KNIME (Konstanz Information Miner) is an open-source analytics platform that embodies the principle of “democratizing data science” through a low-code/no-code approach. It provides an intuitive, visual interface where users can build complex, end-to-end data workflows by connecting individual “nodes”. Each node represents a specific task, such as reading a file, transforming data, or training a machine learning model. The process of dragging and dropping these nodes to form a workflow makes the entire analysis transparent and easy to understand, even for those without a technical background.

KNIME’s modular design and broad range of integrations make it a flexible “glue” platform for a variety of analytics projects. It excels at data preparation, transformation, and ETL, with nodes for handling missing data, filtering, and aggregating information. The platform also supports various data mining and machine learning techniques and can integrate with other tools like Python, R, and Tableau. This extensibility allows users to leverage the power of external tools within a single, unified workflow.

The core value of KNIME lies in its ability to remove the programming barrier that often prevents domain experts and business users from performing complex data analysis. While traditional data science often requires proficiency in languages like Python or R, KNIME’s visual workflow enables non-programmers to perform the same tasks. This fosters collaboration between technical and non-technical teams and allows organizations to derive insights more rapidly and efficiently.

Jupyter Notebook: The Interactive Sandbox

Jupyter Notebook is a web-based, open-source tool that has become a fundamental component of the modern data science workflow. It is designed to create a single, cohesive document that seamlessly blends live code, interactive outputs, narrative text, and visualizations. The tool supports multiple programming languages through its “kernel” system, though Python is the most common.

Jupyter Notebook’s primary strength is its interactive nature. Code is executed in “cells,” allowing a user to run code snippets and receive immediate feedback, which is ideal for exploratory data analysis and iterative hypothesis testing. The tool also fundamentally changes the way data analysis is documented and shared. Traditional analysis often results in static reports or presentations that lack the transparency and reproducibility of the original process. Jupyter Notebook solves this by documenting every step of the analysis—from data import to final visualization—in a single, executable file. This makes the work verifiable and transparent, allowing others to not only see the results but also to re-run the analysis and verify the findings. This capability has elevated Jupyter Notebook from a simple tool into a new paradigm for communication, collaboration, and reproducible research within the data science community.

Part IV: Specialized and Complementary Data Analysis Tools

Beyond the foundational and enterprise-level platforms, a variety of specialized tools address specific analytical needs. While they may not be as versatile as Python or Power BI, they are indispensable within their respective domains.

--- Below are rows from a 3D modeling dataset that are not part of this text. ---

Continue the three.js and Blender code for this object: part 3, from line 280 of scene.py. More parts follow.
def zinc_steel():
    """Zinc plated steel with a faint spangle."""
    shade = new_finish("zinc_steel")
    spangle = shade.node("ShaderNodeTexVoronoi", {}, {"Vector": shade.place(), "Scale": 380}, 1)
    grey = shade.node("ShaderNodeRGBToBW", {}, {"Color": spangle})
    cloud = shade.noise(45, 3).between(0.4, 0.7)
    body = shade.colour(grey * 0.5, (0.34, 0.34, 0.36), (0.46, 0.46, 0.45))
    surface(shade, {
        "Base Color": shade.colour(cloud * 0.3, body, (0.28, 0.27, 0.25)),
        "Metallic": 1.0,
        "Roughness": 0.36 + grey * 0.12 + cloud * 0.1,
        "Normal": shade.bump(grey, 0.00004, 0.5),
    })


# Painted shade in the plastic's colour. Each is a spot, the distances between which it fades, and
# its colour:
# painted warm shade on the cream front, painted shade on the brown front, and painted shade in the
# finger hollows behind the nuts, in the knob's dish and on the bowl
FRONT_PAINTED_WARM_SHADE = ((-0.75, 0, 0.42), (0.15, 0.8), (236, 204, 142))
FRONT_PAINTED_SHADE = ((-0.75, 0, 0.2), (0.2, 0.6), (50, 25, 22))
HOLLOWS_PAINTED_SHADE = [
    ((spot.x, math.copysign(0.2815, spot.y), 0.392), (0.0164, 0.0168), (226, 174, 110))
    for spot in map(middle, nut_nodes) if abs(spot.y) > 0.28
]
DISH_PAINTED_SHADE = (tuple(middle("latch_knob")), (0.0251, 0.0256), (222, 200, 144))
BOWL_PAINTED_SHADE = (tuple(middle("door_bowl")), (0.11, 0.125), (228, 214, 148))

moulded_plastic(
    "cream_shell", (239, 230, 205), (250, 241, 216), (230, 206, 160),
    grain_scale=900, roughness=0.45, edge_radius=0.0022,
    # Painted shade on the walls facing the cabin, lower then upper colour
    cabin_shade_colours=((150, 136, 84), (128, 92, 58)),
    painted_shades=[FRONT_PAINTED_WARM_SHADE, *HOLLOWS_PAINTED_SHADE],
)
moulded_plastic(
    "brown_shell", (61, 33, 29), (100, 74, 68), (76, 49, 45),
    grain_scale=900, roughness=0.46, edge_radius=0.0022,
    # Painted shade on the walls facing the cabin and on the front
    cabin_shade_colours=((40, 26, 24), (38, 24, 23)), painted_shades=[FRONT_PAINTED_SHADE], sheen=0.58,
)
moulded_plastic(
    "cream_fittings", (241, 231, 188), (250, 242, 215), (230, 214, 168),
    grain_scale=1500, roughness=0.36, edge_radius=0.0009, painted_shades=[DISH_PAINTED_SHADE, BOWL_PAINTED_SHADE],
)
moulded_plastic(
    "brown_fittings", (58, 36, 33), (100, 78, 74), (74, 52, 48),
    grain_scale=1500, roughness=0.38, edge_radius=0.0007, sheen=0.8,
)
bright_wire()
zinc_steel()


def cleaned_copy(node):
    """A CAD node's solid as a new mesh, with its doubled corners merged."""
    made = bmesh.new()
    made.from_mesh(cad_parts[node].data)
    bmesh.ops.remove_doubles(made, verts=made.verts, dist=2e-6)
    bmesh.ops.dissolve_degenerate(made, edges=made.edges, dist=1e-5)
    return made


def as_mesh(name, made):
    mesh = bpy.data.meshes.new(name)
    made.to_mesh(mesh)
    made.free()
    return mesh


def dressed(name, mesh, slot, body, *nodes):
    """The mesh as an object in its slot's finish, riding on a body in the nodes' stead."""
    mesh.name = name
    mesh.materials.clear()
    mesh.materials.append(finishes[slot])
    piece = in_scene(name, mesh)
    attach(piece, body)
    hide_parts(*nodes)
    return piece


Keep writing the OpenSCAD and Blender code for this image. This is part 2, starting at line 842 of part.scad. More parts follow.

Excel: The Ubiquitous Starting Point

Microsoft Excel remains the most widely used and accessible data analysis tool in the world. As a spreadsheet software, it is the ubiquitous starting point for data organization, basic analysis, and visualization. Features like pivot tables, basic statistical functions, and trend analysis make it a go-to for quick, straightforward tasks. Many data professionals begin their journey with Excel before transitioning to more powerful and scalable tools.

Statistical Software for Social Sciences & Academia

In the academic and social sciences, specialized statistical software is the preferred choice for quantitative analysis. SPSS (Statistical Package for the Social Sciences) is widely used for its user-friendly graphical interface and robust statistical capabilities. It is considered ideal for students and researchers who need quick and accurate results without extensive programming knowledge.

STATA is another powerful proprietary tool, particularly popular in econometrics and time-series analysis due to its flexibility and robust modeling features. Both tools require a licensing fee, which can be a limiting factor for some users.

Qualitative and Mixed-Methods Analysis

For research that involves non-numerical data, specialized qualitative analysis tools are essential. NVivo and MAXQDA are two such platforms. They are designed for thematic analysis, structured coding, and the management of large datasets of text, audio, or video. These tools are not for quantitative analysis but are critical for researchers conducting qualitative or mixed-methods studies.

Recommendations

There’s no silver-bullet tool that does everything in analytics. The smartest move is to build an ecosystem where each platform plays to its strengths. Picture it: a data engineer kicks things off with SQL, pulling and shaping data from a warehouse. Then a data scientist picks it up in Python or R, exploring, modeling, and documenting in Jupyter. Finally, a business analyst swoops in, turning that refined data into sleek dashboards in Power BI or Tableau for stakeholders. The right tool for the right job—not only more efficient, but also smoother from raw data to real insights.

Strategic Recommendations by Use Case

For Individuals & Aspiring Pros: Start with the basics—Python or R. They’re the bedrock of modern data, with massive open-source libraries and thriving communities. Add free tools like Power BI Desktop or Tableau Public to sharpen your reporting and visualization game.
For Small Teams & Startups: Power BI Pro is your best bet. At a low monthly cost and with tight Microsoft 365 integration, it makes collaboration and insight-sharing easy without blowing the budget.
For Large Enterprises: Scale calls for heavy-duty solutions. Capacity-based licenses—Power BI (Microsoft Fabric) or Tableau Server—are designed for massive user bases, strict governance, and airtight security. The smarter pick depends on your stack and priorities: integration muscle (Power BI) vs. visualization finesse (Tableau).

Future of Analytics

The future of analytics isn’t about chasing shiny new tools—it’s about three big shifts:

Foundational skills stick. SQL, Python, and R aren’t going anywhere.
Democratization is real. Low/no-code tools like KNIME are lowering the barrier so more people—not just data scientists—can play.
Cloud-native is the new normal. Distributed frameworks like Spark and unified platforms are making large-scale, real-time analytics the standard, not the exception.

Bottom line: the “best” tool isn’t a single product. It’s a well-chosen, cohesive toolkit tailored to your team, budget, and goals—one that grows with you, not against you.